Hace años, cuando nos formamos políticamente, las cosas eran más sencillas que ahora: los que pensábamos diferente éramos considerados guerrilleros, el resto eran gobiernistas.
Ahora, los que apoyamos la Paz somos considerados Santistas, pero también nos dicen Uribistas a quienes no creemos en las Farc; quienes se declaren Uribistas son calificados como terroristas de derecha y los Santistas son gobiernistas de izquierda, liberales o del partido del arco iris, es decir la U (por los colores de su logo).
En las regiones, ni se diga: cuando hablamos que nos gusta alguna obra de Peñalosa, entonces somos derechistas y criminales ambientales, pero quien rememore la Bogotá Humana de Petro lo señalan de mamerto. En la Costa Atlántica los que no voten por Vargas Lleras seguramente los juzguen como cómplices del Kiko que está en la cárcel, a pesar de venir ambos del mismo partido.
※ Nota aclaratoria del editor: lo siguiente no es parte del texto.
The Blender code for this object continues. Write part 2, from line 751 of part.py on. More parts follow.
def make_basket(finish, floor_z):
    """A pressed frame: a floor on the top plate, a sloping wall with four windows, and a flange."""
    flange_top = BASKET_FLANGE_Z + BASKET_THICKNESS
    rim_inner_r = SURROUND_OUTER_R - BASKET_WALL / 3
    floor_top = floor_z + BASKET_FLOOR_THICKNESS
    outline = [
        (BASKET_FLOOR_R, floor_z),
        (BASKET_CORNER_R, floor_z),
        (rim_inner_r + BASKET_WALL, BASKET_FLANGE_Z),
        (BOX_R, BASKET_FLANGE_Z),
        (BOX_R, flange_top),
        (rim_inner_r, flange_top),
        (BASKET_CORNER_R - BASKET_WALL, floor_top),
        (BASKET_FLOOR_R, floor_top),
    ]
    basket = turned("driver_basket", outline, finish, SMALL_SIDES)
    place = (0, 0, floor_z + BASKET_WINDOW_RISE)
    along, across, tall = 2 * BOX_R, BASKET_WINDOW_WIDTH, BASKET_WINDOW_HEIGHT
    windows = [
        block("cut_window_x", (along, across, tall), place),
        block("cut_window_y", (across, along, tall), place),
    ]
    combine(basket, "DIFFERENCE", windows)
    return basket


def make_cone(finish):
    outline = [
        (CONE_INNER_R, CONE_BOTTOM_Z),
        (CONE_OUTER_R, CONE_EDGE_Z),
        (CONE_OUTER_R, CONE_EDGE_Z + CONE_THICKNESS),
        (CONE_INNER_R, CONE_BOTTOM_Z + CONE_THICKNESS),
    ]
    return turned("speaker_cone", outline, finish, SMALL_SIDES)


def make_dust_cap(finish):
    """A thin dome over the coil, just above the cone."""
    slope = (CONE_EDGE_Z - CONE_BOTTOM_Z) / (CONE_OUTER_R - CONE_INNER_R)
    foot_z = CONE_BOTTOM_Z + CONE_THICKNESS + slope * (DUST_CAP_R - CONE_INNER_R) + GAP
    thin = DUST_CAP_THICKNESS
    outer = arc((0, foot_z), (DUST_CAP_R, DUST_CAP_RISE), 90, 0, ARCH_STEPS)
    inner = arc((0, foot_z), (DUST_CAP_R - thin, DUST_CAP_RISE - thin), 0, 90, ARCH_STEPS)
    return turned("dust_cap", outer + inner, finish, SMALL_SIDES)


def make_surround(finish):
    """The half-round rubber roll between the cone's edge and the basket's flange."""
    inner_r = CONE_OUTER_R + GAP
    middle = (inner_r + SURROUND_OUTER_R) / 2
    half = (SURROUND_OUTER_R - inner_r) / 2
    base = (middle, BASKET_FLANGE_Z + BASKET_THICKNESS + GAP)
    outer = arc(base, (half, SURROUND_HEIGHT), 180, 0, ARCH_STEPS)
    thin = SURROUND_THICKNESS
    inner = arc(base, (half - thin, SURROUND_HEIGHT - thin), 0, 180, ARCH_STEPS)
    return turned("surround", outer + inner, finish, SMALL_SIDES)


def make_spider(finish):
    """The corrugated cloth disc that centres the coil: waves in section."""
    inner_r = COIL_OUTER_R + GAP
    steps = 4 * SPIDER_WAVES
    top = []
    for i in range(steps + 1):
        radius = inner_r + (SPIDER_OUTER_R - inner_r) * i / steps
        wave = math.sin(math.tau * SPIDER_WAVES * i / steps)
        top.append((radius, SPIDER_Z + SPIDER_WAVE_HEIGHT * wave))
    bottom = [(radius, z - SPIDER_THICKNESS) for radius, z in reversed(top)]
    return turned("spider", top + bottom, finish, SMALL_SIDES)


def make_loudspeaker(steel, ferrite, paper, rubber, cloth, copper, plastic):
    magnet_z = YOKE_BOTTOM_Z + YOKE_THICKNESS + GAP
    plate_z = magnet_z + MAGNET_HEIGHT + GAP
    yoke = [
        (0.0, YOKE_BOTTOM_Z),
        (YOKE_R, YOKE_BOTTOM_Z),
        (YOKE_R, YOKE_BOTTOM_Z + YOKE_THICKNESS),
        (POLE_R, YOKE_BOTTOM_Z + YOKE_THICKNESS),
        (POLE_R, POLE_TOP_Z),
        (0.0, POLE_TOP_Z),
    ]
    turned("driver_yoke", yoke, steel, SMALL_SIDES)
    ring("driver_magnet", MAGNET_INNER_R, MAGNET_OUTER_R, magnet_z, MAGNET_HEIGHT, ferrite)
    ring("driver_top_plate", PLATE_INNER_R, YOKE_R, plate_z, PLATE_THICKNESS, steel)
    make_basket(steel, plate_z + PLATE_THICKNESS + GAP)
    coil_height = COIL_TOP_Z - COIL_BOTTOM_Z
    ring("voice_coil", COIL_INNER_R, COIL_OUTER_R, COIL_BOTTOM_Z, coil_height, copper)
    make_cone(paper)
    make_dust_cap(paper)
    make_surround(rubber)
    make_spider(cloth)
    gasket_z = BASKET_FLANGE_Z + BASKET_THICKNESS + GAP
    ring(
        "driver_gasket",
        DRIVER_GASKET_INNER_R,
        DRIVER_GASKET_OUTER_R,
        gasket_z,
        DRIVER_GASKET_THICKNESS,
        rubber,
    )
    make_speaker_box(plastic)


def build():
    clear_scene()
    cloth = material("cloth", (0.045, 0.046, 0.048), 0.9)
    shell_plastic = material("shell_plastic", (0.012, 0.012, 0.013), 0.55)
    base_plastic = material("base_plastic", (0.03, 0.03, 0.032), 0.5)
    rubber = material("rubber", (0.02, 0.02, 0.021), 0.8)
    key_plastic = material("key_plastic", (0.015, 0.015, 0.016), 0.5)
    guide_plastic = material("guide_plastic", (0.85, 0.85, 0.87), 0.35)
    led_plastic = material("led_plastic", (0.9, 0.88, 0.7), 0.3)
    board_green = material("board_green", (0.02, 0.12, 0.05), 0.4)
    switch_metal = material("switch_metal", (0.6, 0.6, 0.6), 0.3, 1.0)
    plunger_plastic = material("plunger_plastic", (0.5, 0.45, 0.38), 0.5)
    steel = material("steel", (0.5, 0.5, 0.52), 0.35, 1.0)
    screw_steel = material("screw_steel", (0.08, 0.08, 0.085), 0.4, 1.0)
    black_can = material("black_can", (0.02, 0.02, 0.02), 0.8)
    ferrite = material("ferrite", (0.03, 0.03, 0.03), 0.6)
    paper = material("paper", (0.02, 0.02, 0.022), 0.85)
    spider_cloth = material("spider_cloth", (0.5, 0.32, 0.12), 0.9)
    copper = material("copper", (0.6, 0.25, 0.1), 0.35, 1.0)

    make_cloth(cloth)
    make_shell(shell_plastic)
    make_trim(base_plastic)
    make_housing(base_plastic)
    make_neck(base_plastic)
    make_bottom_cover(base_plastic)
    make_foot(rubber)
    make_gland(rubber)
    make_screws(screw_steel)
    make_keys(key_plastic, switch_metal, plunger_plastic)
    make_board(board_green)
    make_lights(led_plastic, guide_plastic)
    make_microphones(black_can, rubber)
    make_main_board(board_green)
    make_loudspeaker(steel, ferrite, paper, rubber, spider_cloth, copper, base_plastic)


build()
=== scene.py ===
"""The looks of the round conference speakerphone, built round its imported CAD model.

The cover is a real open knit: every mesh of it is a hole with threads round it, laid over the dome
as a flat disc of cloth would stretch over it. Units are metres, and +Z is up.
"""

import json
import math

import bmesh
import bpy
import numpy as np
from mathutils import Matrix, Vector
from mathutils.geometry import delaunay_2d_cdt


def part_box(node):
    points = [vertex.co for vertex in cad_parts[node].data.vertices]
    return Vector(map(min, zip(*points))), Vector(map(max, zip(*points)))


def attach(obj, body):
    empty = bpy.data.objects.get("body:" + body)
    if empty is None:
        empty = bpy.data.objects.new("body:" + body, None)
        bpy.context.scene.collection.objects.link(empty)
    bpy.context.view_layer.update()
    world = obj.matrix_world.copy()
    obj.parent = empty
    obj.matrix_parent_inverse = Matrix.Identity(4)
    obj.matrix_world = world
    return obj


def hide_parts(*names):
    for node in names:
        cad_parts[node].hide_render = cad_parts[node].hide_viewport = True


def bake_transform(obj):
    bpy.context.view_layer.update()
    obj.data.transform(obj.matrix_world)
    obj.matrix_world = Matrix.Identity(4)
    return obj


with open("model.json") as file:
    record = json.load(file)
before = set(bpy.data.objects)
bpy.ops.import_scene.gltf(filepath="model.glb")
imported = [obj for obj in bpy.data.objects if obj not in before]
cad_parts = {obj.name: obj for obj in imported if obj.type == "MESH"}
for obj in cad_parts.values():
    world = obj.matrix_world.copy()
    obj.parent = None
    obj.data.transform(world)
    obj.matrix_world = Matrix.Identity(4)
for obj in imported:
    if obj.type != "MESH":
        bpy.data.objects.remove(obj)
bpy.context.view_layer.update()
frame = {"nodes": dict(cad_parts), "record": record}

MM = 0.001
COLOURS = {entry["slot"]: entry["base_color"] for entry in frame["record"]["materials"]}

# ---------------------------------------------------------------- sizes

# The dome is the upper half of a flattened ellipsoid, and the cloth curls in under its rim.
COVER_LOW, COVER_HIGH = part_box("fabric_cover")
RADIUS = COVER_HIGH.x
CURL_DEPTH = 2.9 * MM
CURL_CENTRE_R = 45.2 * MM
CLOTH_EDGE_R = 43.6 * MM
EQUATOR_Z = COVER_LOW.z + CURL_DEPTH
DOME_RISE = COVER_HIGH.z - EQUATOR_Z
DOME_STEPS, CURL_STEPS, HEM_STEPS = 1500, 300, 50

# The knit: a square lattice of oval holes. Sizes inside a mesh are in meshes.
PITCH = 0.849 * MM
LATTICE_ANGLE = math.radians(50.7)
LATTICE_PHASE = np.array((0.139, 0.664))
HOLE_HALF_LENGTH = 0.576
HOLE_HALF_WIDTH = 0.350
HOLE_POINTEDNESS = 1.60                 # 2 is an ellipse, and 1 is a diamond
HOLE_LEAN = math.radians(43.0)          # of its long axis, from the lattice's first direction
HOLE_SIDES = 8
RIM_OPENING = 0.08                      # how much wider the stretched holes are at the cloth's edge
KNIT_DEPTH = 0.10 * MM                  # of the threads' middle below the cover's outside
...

Si nos gusta Fajardo no sabemos ni qué somos. Y también en esta época hasta por la condición sexual corremos el riesgo de que se nos impute la filiación política.
En fin, este desorden ideológico es producto de que en Colombia la democracia se alimente más de los egos y vanidades de los delfines, de los exfuncionarios o de los que tienen plata para tirar a lo alto en las campañas, que de verdaderos "proyectos colectivos de nación" que nos pongan a soñar diferente.